The JIT is doing all the work, it appears.

https://pastebin.com/TvJ8Y9cq

    private static final byte[] _16 = new byte[16];
    @Setup(Level.Trial)
    public void setUp() {
        final byte[] _eight = new byte[_16.length / 2];
        new Random(System.currentTimeMillis() + System.nanoTime())
                .nextBytes(_eight);
        FastHex.encodeBytes(_eight, 0, _eight.length, _16, 0);
    }

    @Benchmark
    @Fork(value = 1, warmups = 1)
    @BenchmarkMode(Mode.Throughput)
    @Warmup(iterations = 1)
    @Measurement(iterations = 3)
    public void largeHexFast(Blackhole blackhole) {
        blackhole.consume(FasterHex.decode(0, _16.length, i -> _16[i]));
    }

dzaima · on Aug 5, 2023

A difference between this and the OP is that OP doesn't pass in a length, instead terminating on the first invalid character (which is the trailing null byte in the benchmark).

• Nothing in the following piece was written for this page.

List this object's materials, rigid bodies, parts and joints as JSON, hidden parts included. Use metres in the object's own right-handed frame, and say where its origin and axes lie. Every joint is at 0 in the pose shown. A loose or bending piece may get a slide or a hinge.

Means that the array-out-of-bounds check can't be abused.

iraqmtpizza · on Aug 5, 2023

Yeah, the methodologies aren't directly comparable (JMH is dark magic as well). For the record I used JMH 1.37

38 · on Aug 6, 2023

only getting 69 MB/s with my crappy Go code:

    package hex
    
    import (
       "bytes"
       "encoding/hex"
       "testing"
    )
    
    func Benchmark_Hex(b *testing.B) {
       src := bytes.Repeat([]byte("00"), 100_000_000)
       for n := 0; n < b.N; n++ {
          hex.Decode(src, src)
       }
    }

jheriko · on Aug 5, 2023

why is a lookup necessary? surely we just need a subtraction and conditional move - this is how hexadecimal is designed.

1letterunixname · on Aug 5, 2023

Hexadecimal is a number system that wasn't designed for any particular computation or conversion with anything but to fit efficiently in nibbles and bytes. You maybe conflating encodings like ASCII and EBCDIC as "designed" for mechanical conversion.

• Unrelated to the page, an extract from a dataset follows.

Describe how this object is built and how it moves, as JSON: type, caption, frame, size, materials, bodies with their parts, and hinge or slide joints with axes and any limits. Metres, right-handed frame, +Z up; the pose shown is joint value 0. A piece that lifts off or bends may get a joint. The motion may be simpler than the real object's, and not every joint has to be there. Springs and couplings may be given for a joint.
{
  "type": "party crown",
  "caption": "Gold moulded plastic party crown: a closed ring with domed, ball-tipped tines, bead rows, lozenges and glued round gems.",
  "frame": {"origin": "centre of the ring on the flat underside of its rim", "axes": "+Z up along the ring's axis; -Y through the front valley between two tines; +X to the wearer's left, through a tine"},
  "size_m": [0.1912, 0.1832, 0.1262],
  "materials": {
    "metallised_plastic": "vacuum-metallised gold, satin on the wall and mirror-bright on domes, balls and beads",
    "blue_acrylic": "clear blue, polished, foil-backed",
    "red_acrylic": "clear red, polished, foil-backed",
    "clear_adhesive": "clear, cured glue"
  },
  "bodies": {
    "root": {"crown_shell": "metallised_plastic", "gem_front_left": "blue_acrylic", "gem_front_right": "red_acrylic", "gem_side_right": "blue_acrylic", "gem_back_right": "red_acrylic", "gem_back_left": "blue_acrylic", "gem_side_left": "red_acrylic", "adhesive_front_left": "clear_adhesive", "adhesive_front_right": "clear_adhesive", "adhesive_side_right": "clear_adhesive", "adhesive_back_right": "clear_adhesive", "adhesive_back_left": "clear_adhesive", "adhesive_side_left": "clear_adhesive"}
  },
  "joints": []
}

Firstly, how are you going to select whichever of the following is between 0..9 branchlessly and cheaply?

    x0 = c - '0'
    result = (x0 < 10) ? x0 : (c - 'A' + 10)

Answer: You're not.

Instead,

    DELTA_CHECK and DELTA_REBASE aren't specified

    M128I V // 16 hex chars as ASCII/Latin-1 bytes
    M128I VM1, HASH_KEY, CHECK, T3, T5
    UINT M

    // 2. Subtract 1 from all character values

    FOR I := 0 TO 15 DO
        VM1[I; I8] = V[I; I8] - 1
    DONE

    // 3. Using a 4-bit shift and a mask, select the most significant 4 bits of each byte value.

    FOR I := 0 TO 3 DO
        HASH_KEY[I; U32] = (VM1[I; U32] >> 4) AND 0x0F0F0F0F 
    DONE

    // 4. Do a vectorized table lookup using the most significant 4 bits, and add the result to the value. This inexpensive computation can detect any non-hexadecimal character: any such character would map to a byte value with the most significant bit set. We later branch out based on a movemask which detects these bytes.

    FOR I := 0 TO 15 DO
        IF HASH_KEY[I; I8] & 0x80 != 0 THEN
            CHECK[I; I8] = VM1[I; I8]
        ELSE
            CHECK[I; I8] = VM1[I; I8] + DELTA_CHECK[(HASH_KEY[I; I8] & 0x0F); I8] 
        ENDIF
    DONE

    // 5. We do a similar computation, a vectorized table lookup using the most significant 4 bits, and add the result to the value, to map the character to a 4-bit value (between 0 and 16 [15 sic]).

    FOR I := 0 TO 15 DO
        IF HASH_KEY[I; I8] & 0x80 != 0 THEN
            V[I; I8] = VM1[I; I8]
        ELSE
            V[I; I8] = VM1[I; I8] + DELTA_REBASE[(HASH_KEY[I; I8] & 0x0F); I8] 
        ENDIF
    DONE

    // [check MSB of each byte in CHECK for error]
    FOR I := 0 TO 15 DO
        IF (CHECK[I; U8] >> 7) != 0 THEN
            ERROR
        ENDIF
    DONE

    // 6. We use a multiply-add and a pack instruction to pack the 4-bit values, going from 16 bytes to 8 bytes.
    // b = 0x0110_0110_0110_0110_0110_0110_0110_0110
    FOR I := 0 TO 7 DO
        // dst[i+15:i] := a[i+15:i+8]*b[i+15:i+8] + a[i+7:i]*b[i+7:i] 
        // dst[i+15:i] := a[i+15:i+8]*1 + a[i+7:i]*16 
        T3[I; I16] = MIN(V[2*I+1; U8] + (V[2*I; U8] << 4), 0xffff)
    DONE

    FOR I := 0 TO 7 DO
        T5[I; U8]   = MIN(T3[2*I; I16], 0xff)
        T5[I+7; U8] = MIN(T3[2*I; I16], 0xff) // duplicate, thrown away in the final result
    DONE

    // 7. We write the 8 bytes to the output. [The later code ignores the top 8 bytes of t5]

https://github.com/NLnetLabs/simdzone/issues/28

https://github.com/NLnetLabs/simdzone/issues/26

anonymoushn · on Aug 6, 2023

The lookup is one of the cheapest instructions the cpu has.